Short exercise ->
Beginning with the first line below, please repeat the material exactly, ending with the line that includes "0.80, 0.78, 1)))".

Provided material ->
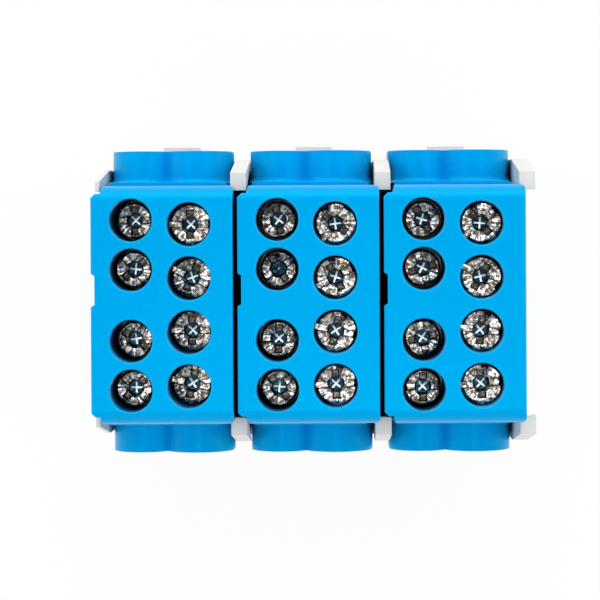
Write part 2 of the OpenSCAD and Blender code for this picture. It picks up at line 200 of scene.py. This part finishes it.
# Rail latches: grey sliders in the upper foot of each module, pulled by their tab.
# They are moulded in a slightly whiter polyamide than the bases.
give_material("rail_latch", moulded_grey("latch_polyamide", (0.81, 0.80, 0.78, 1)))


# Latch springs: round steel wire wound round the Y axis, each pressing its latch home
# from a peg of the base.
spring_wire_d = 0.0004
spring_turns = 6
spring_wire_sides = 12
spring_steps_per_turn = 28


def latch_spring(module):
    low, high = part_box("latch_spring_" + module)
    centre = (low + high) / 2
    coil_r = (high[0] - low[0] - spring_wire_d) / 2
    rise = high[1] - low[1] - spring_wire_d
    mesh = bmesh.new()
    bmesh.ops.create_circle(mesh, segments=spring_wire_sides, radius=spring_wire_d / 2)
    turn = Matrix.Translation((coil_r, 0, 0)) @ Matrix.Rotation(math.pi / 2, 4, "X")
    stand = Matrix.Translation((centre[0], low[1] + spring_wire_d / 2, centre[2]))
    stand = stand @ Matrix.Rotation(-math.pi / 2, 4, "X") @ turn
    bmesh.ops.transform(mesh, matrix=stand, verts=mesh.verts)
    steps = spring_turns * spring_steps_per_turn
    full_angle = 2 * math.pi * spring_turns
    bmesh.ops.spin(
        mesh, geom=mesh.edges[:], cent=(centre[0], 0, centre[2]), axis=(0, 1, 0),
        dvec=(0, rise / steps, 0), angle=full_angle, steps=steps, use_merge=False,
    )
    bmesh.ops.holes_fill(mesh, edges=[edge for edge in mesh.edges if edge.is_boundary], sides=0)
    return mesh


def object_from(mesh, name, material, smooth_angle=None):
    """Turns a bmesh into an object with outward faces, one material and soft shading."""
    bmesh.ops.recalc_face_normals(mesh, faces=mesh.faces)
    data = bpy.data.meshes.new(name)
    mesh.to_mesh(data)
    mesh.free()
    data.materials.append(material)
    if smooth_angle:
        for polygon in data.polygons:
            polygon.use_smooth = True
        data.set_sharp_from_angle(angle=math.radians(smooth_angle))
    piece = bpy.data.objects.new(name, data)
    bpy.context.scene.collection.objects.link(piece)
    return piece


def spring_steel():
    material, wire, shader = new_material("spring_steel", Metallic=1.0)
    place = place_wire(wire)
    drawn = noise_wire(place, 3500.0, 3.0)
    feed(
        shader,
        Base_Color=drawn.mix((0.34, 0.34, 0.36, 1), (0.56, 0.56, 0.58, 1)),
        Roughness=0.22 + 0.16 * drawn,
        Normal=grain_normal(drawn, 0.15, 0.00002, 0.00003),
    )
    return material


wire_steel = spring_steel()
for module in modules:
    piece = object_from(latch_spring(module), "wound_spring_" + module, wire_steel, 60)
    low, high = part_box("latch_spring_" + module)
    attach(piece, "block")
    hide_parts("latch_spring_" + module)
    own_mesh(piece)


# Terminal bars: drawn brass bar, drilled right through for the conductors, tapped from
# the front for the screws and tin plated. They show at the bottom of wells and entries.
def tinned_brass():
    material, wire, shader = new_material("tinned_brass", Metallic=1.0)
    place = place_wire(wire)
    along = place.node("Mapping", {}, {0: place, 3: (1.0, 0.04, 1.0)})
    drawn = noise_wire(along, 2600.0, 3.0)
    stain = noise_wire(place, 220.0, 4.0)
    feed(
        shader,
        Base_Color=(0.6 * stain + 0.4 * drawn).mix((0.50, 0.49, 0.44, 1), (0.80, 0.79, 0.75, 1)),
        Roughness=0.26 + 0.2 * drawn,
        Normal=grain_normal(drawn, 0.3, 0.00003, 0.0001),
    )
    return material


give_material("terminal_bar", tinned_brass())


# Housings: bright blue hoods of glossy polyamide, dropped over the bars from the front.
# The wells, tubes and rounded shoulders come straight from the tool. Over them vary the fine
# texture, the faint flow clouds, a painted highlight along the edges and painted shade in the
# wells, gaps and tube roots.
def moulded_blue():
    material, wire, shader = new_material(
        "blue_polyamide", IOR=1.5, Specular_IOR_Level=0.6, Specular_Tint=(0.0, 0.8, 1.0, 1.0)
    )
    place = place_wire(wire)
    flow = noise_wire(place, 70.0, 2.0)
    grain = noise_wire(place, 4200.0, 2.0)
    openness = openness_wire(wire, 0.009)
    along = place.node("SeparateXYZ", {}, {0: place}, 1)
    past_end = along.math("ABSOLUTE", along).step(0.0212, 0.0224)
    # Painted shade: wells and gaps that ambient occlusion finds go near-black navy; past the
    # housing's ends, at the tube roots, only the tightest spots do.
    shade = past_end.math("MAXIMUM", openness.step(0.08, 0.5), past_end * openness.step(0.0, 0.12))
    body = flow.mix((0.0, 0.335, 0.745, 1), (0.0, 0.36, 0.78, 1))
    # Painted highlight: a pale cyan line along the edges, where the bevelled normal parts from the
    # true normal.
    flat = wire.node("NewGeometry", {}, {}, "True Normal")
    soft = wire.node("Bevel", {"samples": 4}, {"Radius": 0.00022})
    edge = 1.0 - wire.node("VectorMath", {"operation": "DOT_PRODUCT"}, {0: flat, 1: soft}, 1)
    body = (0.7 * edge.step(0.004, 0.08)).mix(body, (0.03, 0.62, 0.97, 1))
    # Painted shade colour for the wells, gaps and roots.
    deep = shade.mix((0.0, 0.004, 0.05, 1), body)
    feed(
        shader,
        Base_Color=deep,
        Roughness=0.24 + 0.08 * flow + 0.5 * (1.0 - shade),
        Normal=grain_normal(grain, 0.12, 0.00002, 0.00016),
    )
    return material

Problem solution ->
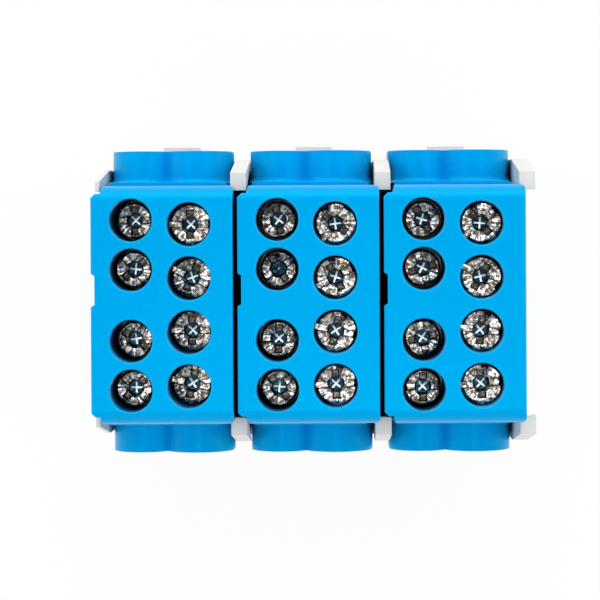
Write part 2 of the OpenSCAD and Blender code for this picture. It picks up at line 200 of scene.py. This part finishes it.
# Rail latches: grey sliders in the upper foot of each module, pulled by their tab.
# They are moulded in a slightly whiter polyamide than the bases.
give_material("rail_latch", moulded_grey("latch_polyamide", (0.81, 0.80, 0.78, 1)))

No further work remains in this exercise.